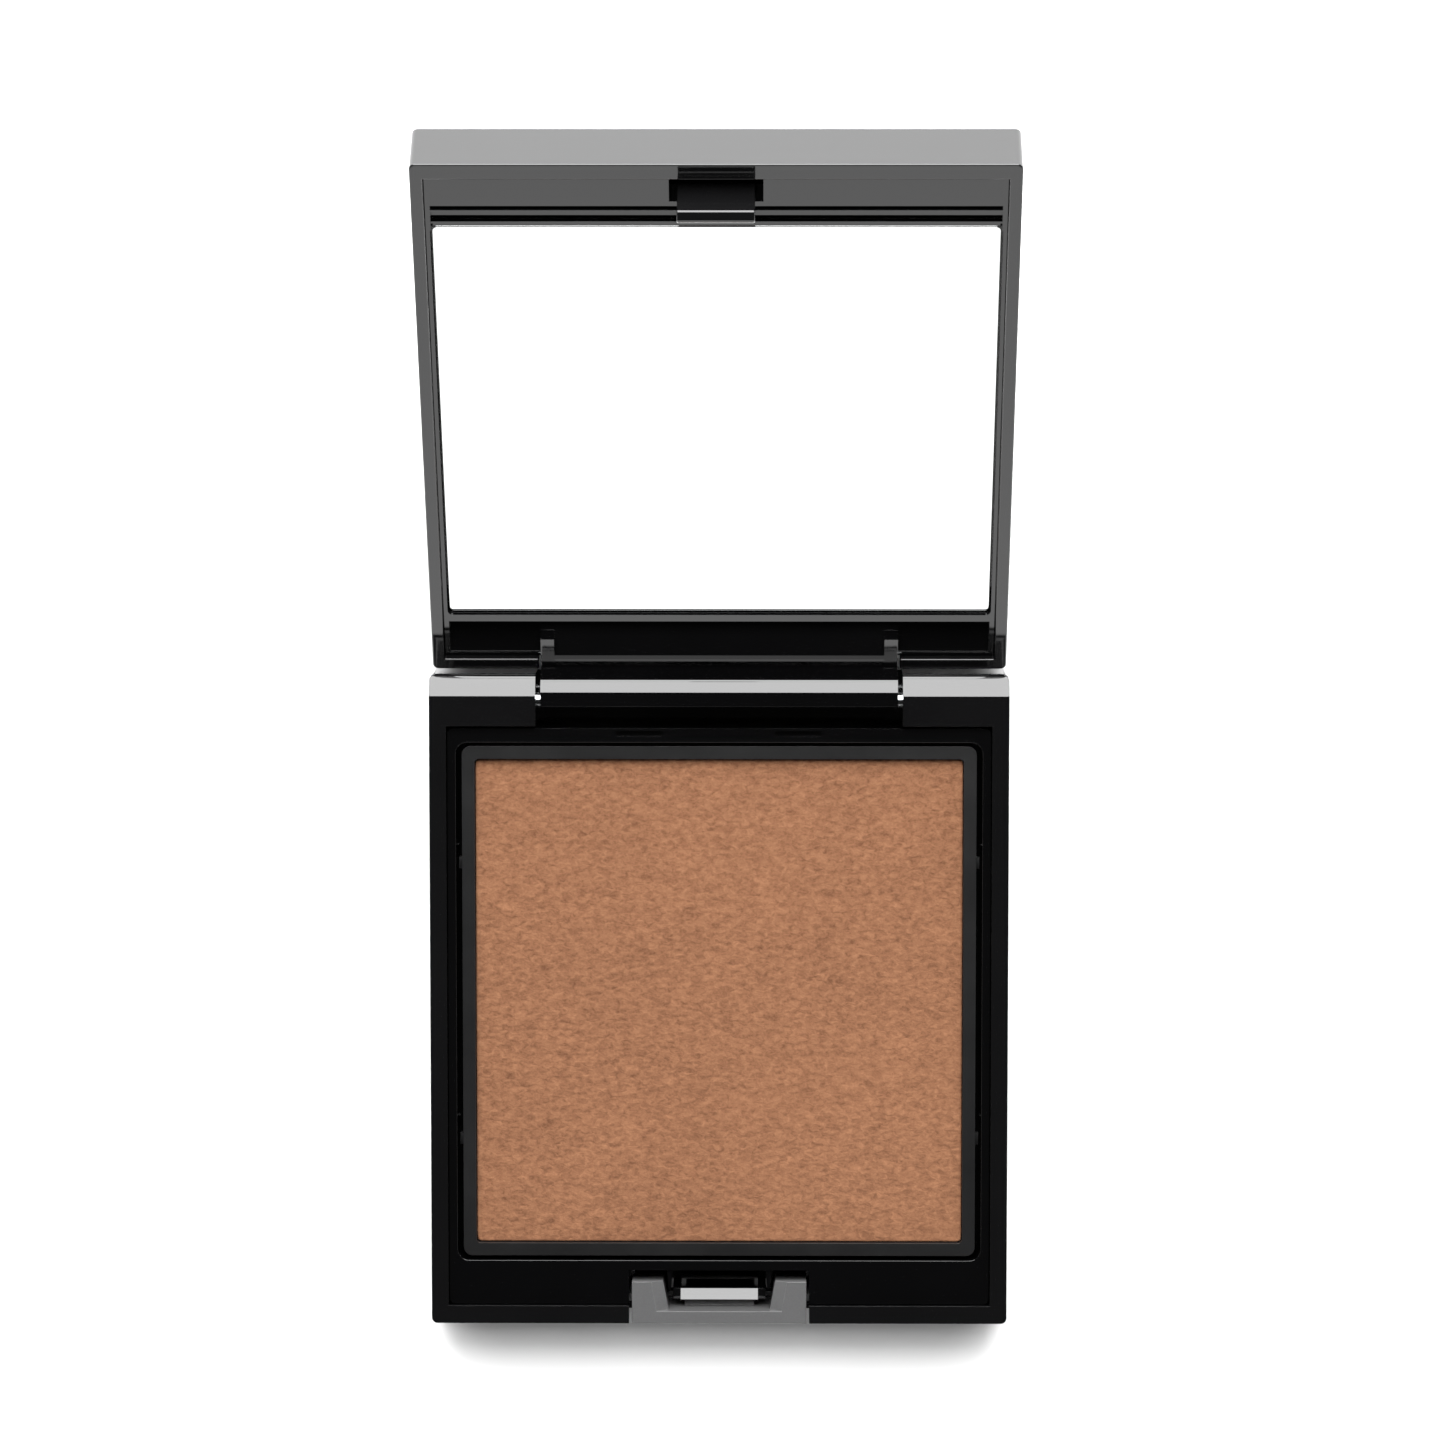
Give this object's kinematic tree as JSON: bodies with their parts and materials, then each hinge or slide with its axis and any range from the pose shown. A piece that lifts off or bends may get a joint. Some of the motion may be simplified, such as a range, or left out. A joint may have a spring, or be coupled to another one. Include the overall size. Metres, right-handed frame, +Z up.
{
  "type": "powder compact",
  "caption": "Slim square powder compact with a pressed powder refill tray, a push-button latch and a mirrored lid on a pinned hinge, shown open.",
  "frame": {"origin": "centre of the flat underside", "axes": "+Z up out of the case, -Y towards the push button, +Y towards the hinge, +X to the right seen from above with the button nearest"},
  "size_m": [0.06, 0.1241, 0.0433],
  "materials": {
    "black_gloss": "polished black plastic",
    "black_satin": "satin black plastic",
    "grey_satin": "satin charcoal plastic",
    "powder": "pressed powder, warm tan, faintly pearly",
    "mirror": "silvered glass",
    "tinplate": "plain tinplate",
    "steel": "drawn steel wire",
    "foam": "white adhesive foam",
    "paper": "blank paper label"
  },
  "bodies": {
    "base": {"base_casing": "black_gloss", "deck_insert": "black_gloss", "refill_tray": "black_satin", "powder_pan": "tinplate", "powder_cake": "powder", "pan_glue": "foam", "shade_label": "paper", "hinge_pin_right": "steel", "hinge_pin_left": "steel"},
    "lid": {"lid_shell": "black_gloss", "lid_inner_frame": "black_gloss", "mirror": "mirror", "mirror_tape": "foam"},
    "button": {"push_button": "grey_satin"}
  },
  "joints": [
    {"name": "lid_hinge", "type": "hinge", "parent": "base", "child": "lid", "pos_m": [0, 0.03114, 0.00734], "axis": [-1, 0, 0], "range_deg": [-145.5, 0]},
    {"name": "button_press", "type": "slide", "parent": "base", "child": "button", "axis": [0, 1, 0], "range_m": [0, 0.0007], "stiffness_N_per_m": 600}
  ]
}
================
> [YOUR INSTRUCTIONS] Find the lines with the string "shown" and reproduce them.

> [THE RESPONSE]
Give this object's kinematic tree as JSON: bodies with their parts and materials, then each hinge or slide with its axis and any range from the pose shown. A piece that lifts off or bends may get a joint. Some of the motion may be simplified, such as a range, or left out. A joint may have a spring, or be coupled to another one. Include the overall size. Metres, right-handed frame, +Z up.
  "caption": "Slim square powder compact with a pressed powder refill tray, a push-button latch and a mirrored lid on a pinned hinge, shown open.",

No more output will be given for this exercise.